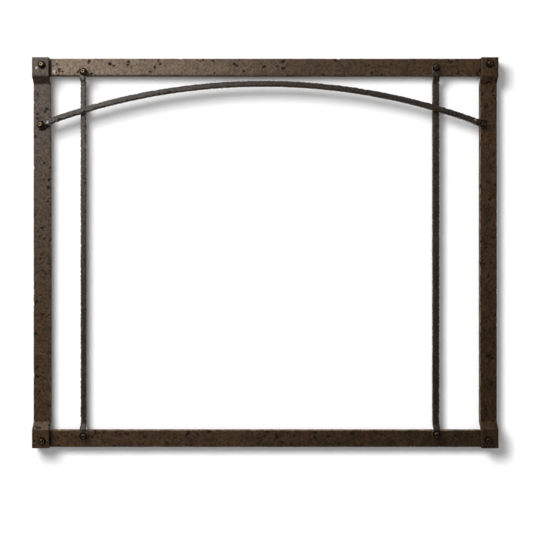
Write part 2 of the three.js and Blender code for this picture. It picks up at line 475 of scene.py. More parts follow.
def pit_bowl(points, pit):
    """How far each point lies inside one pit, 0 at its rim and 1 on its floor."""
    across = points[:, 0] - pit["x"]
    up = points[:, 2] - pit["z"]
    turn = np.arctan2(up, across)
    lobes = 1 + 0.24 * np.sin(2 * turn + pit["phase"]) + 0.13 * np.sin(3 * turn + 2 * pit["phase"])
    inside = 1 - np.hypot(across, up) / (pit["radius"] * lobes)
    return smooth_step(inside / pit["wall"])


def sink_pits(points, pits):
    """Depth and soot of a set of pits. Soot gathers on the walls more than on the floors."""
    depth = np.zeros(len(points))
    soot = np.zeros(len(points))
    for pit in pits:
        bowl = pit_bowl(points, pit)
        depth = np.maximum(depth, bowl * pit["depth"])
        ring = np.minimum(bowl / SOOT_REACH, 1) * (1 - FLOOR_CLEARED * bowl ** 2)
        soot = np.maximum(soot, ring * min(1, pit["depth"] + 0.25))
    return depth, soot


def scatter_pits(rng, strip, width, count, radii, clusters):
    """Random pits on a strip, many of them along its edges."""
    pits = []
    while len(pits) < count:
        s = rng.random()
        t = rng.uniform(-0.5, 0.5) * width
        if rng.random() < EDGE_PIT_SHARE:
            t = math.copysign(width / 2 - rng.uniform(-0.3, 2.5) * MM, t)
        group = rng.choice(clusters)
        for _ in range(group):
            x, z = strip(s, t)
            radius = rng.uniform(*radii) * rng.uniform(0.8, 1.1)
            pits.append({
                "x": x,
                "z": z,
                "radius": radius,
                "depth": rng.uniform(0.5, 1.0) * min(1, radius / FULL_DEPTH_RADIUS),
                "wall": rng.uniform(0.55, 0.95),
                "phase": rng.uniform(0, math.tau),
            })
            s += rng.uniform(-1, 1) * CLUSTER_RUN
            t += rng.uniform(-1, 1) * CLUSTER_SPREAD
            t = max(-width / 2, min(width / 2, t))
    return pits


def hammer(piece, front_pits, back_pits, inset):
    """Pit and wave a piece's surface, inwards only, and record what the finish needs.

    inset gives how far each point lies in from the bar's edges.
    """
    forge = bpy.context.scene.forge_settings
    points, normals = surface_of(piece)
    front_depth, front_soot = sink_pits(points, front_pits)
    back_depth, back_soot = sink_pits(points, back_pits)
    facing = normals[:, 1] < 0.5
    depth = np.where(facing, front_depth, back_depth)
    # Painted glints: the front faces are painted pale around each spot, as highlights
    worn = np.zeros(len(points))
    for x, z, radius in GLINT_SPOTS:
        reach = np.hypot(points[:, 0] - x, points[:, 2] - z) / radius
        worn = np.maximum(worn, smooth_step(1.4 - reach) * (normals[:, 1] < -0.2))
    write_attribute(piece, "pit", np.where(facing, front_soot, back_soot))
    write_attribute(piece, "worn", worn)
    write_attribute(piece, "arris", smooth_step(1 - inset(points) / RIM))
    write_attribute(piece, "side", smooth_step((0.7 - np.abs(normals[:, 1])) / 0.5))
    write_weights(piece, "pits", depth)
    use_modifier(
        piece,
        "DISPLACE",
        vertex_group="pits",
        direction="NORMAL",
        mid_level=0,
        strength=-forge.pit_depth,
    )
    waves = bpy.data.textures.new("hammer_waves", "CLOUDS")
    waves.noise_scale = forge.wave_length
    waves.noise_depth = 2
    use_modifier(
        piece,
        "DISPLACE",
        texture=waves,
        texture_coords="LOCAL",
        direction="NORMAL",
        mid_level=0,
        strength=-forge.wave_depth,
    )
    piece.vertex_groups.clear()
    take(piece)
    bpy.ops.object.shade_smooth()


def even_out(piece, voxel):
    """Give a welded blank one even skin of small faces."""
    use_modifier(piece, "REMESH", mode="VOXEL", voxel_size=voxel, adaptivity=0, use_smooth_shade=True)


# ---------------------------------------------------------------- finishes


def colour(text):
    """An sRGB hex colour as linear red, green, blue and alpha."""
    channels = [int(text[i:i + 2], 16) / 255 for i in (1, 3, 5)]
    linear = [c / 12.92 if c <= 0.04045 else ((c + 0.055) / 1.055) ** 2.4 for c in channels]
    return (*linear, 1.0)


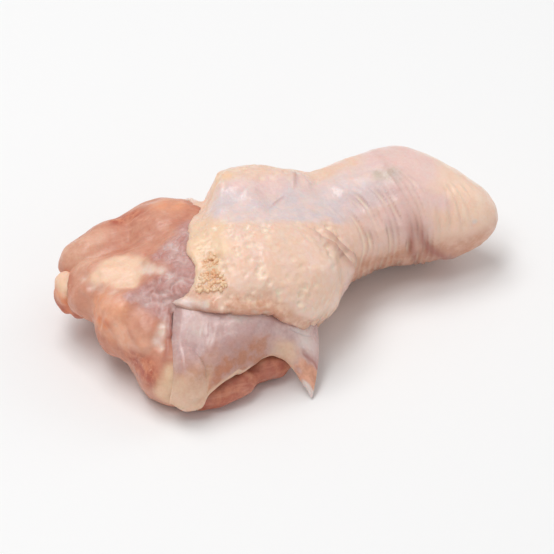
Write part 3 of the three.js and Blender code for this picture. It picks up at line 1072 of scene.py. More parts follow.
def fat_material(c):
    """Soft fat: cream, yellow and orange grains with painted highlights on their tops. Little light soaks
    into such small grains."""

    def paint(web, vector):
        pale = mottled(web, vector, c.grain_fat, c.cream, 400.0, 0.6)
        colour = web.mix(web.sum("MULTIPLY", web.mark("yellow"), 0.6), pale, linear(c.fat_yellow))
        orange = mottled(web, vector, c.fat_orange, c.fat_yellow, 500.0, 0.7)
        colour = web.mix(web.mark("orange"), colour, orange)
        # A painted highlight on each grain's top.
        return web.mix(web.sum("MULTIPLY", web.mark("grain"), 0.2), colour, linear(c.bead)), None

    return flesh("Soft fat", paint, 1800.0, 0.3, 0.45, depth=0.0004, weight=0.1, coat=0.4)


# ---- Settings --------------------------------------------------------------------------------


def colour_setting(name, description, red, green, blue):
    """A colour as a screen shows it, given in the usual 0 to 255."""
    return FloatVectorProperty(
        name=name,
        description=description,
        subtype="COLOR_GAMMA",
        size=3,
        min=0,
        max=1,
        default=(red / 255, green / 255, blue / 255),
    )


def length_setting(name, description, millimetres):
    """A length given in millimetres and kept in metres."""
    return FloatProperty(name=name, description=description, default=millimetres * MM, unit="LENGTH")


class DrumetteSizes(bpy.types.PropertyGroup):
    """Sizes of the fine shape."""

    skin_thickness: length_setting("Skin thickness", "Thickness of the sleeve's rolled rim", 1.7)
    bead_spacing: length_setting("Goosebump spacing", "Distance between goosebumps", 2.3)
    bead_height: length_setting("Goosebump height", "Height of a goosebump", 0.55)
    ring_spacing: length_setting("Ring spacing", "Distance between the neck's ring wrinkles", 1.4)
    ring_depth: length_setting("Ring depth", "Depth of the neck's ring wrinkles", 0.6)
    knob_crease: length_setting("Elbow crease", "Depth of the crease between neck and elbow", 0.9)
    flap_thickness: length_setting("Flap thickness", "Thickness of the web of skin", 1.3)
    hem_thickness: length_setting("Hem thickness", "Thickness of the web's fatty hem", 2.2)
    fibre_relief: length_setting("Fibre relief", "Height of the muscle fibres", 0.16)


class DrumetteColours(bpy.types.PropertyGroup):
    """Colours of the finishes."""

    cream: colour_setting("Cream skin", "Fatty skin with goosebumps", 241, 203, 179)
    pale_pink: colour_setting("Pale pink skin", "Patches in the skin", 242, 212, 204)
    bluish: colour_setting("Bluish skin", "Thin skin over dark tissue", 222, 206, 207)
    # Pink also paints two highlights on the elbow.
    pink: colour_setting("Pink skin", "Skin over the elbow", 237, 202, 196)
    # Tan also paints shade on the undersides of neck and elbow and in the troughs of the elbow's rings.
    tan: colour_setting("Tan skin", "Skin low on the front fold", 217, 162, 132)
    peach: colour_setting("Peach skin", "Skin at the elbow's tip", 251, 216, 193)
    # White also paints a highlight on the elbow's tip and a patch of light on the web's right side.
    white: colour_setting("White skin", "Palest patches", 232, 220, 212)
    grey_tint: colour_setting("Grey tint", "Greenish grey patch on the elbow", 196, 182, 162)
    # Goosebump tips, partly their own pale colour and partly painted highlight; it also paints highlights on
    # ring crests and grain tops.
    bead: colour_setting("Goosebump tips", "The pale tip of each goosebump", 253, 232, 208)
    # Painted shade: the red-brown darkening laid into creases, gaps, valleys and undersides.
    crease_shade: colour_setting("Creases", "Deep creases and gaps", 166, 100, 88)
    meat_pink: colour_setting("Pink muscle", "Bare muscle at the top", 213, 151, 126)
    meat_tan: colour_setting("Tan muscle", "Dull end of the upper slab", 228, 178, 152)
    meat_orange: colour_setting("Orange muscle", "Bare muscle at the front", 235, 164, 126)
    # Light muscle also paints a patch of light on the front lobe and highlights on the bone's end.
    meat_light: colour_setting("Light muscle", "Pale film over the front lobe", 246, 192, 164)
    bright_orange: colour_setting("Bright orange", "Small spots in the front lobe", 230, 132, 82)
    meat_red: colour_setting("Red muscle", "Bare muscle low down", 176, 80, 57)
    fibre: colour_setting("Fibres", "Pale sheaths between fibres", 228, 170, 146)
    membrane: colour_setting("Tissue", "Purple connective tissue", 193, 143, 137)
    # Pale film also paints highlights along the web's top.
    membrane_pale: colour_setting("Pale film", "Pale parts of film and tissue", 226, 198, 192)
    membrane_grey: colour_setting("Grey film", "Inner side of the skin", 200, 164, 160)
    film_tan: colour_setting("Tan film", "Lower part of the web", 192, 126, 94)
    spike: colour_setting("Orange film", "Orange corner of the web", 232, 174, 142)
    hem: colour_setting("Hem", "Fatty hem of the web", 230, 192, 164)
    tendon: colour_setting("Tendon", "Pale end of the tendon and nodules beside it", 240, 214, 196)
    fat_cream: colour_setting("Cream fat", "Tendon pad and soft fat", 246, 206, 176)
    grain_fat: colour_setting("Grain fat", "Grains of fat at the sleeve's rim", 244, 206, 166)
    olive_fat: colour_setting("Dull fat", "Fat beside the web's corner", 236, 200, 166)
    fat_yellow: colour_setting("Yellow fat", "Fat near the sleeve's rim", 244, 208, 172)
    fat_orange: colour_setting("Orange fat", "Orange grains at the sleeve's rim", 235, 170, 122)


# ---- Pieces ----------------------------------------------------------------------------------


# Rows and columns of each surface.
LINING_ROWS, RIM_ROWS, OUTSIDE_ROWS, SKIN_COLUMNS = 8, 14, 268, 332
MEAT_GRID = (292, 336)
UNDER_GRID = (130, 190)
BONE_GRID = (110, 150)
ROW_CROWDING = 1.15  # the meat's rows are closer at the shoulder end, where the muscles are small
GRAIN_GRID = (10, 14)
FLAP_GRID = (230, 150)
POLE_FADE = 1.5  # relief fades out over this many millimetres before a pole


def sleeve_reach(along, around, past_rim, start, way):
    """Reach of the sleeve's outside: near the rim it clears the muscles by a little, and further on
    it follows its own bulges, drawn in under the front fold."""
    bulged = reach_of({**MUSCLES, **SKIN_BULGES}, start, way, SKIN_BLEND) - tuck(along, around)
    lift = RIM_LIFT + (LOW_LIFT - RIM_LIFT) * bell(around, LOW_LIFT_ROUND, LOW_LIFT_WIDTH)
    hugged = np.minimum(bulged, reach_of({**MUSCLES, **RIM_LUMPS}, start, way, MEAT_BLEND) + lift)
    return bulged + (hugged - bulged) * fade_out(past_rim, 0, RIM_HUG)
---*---
**EXERCISE DETAILS**:
Show each line of the listing that holds the string "three".

**RESULT FOR THIS EXERCISE**:
Write part 2 of the three.js and Blender code for this picture. It picks up at line 475 of scene.py. More parts follow.
Write part 3 of the three.js and Blender code for this picture. It picks up at line 1072 of scene.py. More parts follow.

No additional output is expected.